<<<<

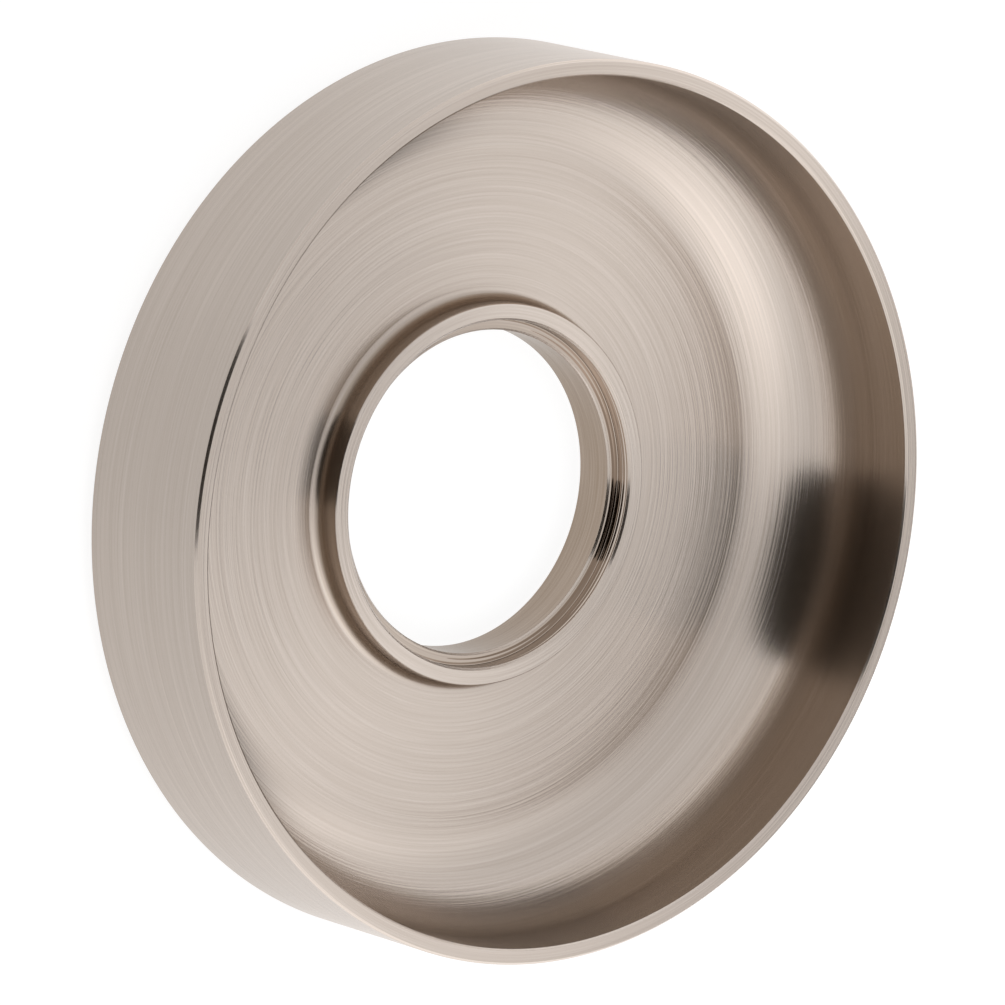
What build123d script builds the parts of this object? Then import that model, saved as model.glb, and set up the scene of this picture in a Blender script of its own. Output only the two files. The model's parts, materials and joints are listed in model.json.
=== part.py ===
from build123d import *
import os

# Trim shroud for a valve: one turned brass dish, seen into from its hollow side.
# A thin wall stands round a thick floor, a low hub rises in the middle of the floor,
# and a bore with a counterbore goes through the hub.
#
# Frame: millimetres, +Z up along the dish's axis and out of its hollow side.
# The origin is on the axis, in the plane of the flat ring that the dish lies on.

# Wall
outer_diameter = 88.9
wall_height = 17.1            # from the crowned face's edge up to the rim
wall_thickness = 1.6
rim_outer_break = 0.25        # chamfer leg between the wall and the rim
rim_inner_break = 0.2         # chamfer leg between the rim and the bowl
far_edge_break = 0.2          # chamfer leg where the wall meets the crowned face

# Bowl
bowl_depth = 14.9             # from the rim down to the floor
bowl_fillet = 9.5             # the large round between the floor and the wall

# Hole through the hub
bore_diameter = 32.1
bore_break = 0.2              # chamfer leg at both ends of the bore
shoulder_width = 1.2          # step between the bore and the counterbore
counterbore_depth = 1.75
counterbore_break = 0.23

# Hub in the middle of the bowl
hub_wall = 1.7                # metal round the counterbore
hub_rise = 2.85               # how far the hub stands above the floor
hub_fillet = 1.2              # round at the hub's foot
hub_edge_break = 0.1

# Hidden side
crown = 1.4                   # how far the face swells past the wall's edge
seat_width = 2.0              # flat ring round the bore, which the dish lies on

outer_radius = outer_diameter / 2
bowl_radius = outer_radius - wall_thickness
bore_radius = bore_diameter / 2
counterbore_radius = bore_radius + shoulder_width
hub_radius = counterbore_radius + hub_wall
seat_radius = bore_radius + bore_break + seat_width

rim_level = crown + wall_height
floor_level = rim_level - bowl_depth
hub_level = floor_level + hub_rise
shoulder_level = hub_level - counterbore_depth


def hole_corners():
    """Up the bore, out across the shoulder and up the counterbore, as (r, z)."""
    return [
        (bore_radius + bore_break, 0),
        (bore_radius, bore_break),
        (bore_radius, shoulder_level - bore_break),
        (bore_radius + bore_break, shoulder_level),
        (counterbore_radius, shoulder_level),
        (counterbore_radius, hub_level - counterbore_break),
        (counterbore_radius + counterbore_break, hub_level),
    ]


def hub_corners():
    """Across the hub's top and down its side to its foot, as (r, z)."""
    return [
        (hub_radius - hub_edge_break, hub_level),
        (hub_radius, hub_level - hub_edge_break),
        (hub_radius, floor_level),
    ]


def wall_corners():
    """From the bowl's outer corner up, over the rim and down the outside, as (r, z)."""
    return [
        (bowl_radius, floor_level),
        (bowl_radius, rim_level - rim_inner_break),
        (bowl_radius + rim_inner_break, rim_level),
        (outer_radius - rim_outer_break, rim_level),
        (outer_radius, rim_level - rim_outer_break),
        (outer_radius, crown + far_edge_break),
        (outer_radius - far_edge_break, crown),
    ]


def crown_radius(edge):
    """Radius of the circle, centred on the axis, through the face's edge and its flat ring."""
    centre_height = (edge.X**2 - seat_radius**2 + crown**2) / (2 * crown)
    return (seat_radius**2 + centre_height**2) ** 0.5


def section():
    """Half of the dish's section with sharp inner corners, closed by the crowned face."""
    with BuildSketch(Plane.XZ) as sketch:
        with BuildLine():
            seen = Polyline(*hole_corners(), *hub_corners(), *wall_corners())
            RadiusArc(seen @ 1, (seat_radius, 0), crown_radius(seen @ 1))
            Line((seat_radius, 0), seen @ 0)
        make_face()
    return sketch.sketch


def circle_edge(solid, radius, level):
    """The solid's edge that runs round the axis at this radius and height."""
    rings = solid.edges().filter_by(GeomType.CIRCLE).filter_by_position(Axis.Z, level, level)
    return rings.sort_by(lambda ring: abs(ring.radius - radius))[0]


def shroud():
    """The section turned once round the axis, with the bowl's two inner corners rounded."""
    with BuildPart() as part:
        add(revolve(section(), Axis.Z, 360))
        fillet(circle_edge(part, hub_radius, floor_level), hub_fillet)
        fillet(circle_edge(part, bowl_radius, floor_level), bowl_fillet)
    part.part.label = "shroud"
    part.part.color = Color(0.72, 0.66, 0.60)
    return part.part


os.makedirs("parts", exist_ok=True)
export_step(shroud(), "parts/shroud.step")
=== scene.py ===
# %% [markdown]
# # A brushed trim shroud, looked at from above
#
# The object is a turned metal dish with a nickel finish: a thin wall round a thick floor, a low
# hub in the middle and a stepped hole through the hub. It lies on its closed side, and the camera
# looks down into its hollow side.
#
# The CAD model gives the true section. What it can't give is how the metal looks: edges that are
# rounded by a few hundredths of a millimetre and catch a line of light, and the fine rings that a
# lathe and a polishing cloth leave. Here we turn the same section again on a finer grid, and then
# most of the work is in the metal's finish and in the light that it mirrors.

import json
import math

import bpy
import numpy as np
from bpy_extras.object_utils import world_to_camera_view
from mathutils import Matrix, Vector


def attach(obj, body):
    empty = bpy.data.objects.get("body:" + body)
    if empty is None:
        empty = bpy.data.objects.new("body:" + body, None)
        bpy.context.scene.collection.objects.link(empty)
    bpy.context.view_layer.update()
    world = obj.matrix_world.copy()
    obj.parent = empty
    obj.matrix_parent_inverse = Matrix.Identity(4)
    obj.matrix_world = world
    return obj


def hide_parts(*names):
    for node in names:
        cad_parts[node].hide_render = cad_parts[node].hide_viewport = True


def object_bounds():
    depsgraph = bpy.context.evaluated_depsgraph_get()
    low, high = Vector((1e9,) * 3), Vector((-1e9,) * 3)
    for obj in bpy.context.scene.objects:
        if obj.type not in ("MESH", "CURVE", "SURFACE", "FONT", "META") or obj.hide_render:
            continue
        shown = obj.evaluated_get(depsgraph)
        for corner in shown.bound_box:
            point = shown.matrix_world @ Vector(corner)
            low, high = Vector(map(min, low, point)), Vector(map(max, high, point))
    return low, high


MM = 0.001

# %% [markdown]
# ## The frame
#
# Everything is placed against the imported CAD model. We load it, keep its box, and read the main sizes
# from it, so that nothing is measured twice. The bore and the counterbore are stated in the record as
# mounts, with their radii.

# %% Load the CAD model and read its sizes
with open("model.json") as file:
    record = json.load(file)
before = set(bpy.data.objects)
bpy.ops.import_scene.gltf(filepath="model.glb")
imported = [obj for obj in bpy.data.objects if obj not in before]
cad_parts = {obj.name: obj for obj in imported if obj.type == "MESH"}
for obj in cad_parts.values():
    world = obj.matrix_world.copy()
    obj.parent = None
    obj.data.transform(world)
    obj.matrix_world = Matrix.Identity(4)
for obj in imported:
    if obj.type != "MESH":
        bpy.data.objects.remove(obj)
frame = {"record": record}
cad_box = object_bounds()
mounts = {m["name"]: m for m in frame["record"]["mounts"]}

outer_radius = (cad_box[1].x - cad_box[0].x) / 2 / MM
rim_level = cad_box[1].z / MM
bore_radius = mounts["bore"]["dims"]["r_mm"]
counterbore_radius = mounts["counterbore"]["dims"]["r_mm"]
print("outer radius", round(outer_radius, 3), "rim level", round(rim_level, 3))
print("bore radius", bore_radius, "counterbore radius", counterbore_radius)

# %% The other sizes of the section, in millimetres
wall_height = 17.1
wall_thickness = 1.6
bowl_depth = 14.9
bowl_fillet = 9.5
hub_diameter = 37.9
hub_rise = 2.85
hub_fillet = 1.2
counterbore_depth = 1.75
seat_width = 2.0       # the flat ring round the bore, on the hidden side

# how far each sharp edge is cut back
bore_break = 0.2
counterbore_break = 0.23
hub_break = 0.1
inner_rim_break = 0.2
outer_rim_break = 0.25
far_edge_break = 0.2
print("wall", wall_height, "high and", wall_thickness, "thick, bowl", bowl_depth, "deep, hub", hub_diameter)

# %% Radii and levels that follow from them
bowl_radius = outer_radius - wall_thickness
hub_radius = hub_diameter / 2
seat_radius = bore_radius + bore_break + seat_width
floor_level = rim_level - bowl_depth
hub_level = floor_level + hub_rise
shoulder_level = hub_level - counterbore_depth
crown = rim_level - wall_height
print("levels: crown", round(crown, 3), "floor", round(floor_level, 3), "hub", round(hub_level, 3))

# %% [markdown]
# ## The section as a pen line
#
# A turned part is one closed line, carried once round the axis. We could bevel a coarse mesh, but
# then each edge gets the same width. Instead a pen walks round the corners of the section and
# rounds each one by its own radius. Beside each point it notes the direction of the line, which
# gives the surface's exact normal, so that a mirror finish shows no facets.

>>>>

**SHORT EXERCISE:**
Pull every line containing "node" out of the data above.

**COMPLETED EXERCISE:**
    for node in names:
        cad_parts[node].hide_render = cad_parts[node].hide_viewport = True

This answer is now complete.